### DATASET EXTRACT
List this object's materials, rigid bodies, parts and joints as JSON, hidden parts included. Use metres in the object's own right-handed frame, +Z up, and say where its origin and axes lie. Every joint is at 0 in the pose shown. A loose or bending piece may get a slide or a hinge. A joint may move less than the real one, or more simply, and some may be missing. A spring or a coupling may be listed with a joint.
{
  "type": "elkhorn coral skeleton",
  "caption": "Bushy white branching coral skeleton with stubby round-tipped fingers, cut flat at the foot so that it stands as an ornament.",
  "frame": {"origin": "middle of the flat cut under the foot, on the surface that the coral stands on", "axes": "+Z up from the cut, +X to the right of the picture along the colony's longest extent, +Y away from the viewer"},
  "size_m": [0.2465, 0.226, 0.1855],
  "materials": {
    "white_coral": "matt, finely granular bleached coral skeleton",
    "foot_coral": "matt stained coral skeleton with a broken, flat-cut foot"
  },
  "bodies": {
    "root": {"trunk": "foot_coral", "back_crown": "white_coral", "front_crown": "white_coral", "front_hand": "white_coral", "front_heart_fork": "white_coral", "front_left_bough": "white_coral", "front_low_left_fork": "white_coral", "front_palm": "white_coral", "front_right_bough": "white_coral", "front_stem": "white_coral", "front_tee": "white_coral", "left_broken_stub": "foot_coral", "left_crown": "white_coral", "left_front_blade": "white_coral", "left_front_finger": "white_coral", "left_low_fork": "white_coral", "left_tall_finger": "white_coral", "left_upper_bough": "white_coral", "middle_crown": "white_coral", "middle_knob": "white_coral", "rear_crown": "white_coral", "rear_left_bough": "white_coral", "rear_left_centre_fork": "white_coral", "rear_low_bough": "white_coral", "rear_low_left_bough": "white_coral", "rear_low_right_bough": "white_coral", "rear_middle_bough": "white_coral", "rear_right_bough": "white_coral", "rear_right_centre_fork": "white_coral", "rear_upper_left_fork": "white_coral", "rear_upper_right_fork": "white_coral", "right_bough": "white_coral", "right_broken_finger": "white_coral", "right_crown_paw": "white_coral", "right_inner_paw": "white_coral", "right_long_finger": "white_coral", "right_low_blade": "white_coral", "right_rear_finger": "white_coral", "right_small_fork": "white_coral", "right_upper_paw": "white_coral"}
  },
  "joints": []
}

### GOAL
Count how many lines include the string "bodies". Nothing but the number is needed.

### WRITTEN SOLUTION
2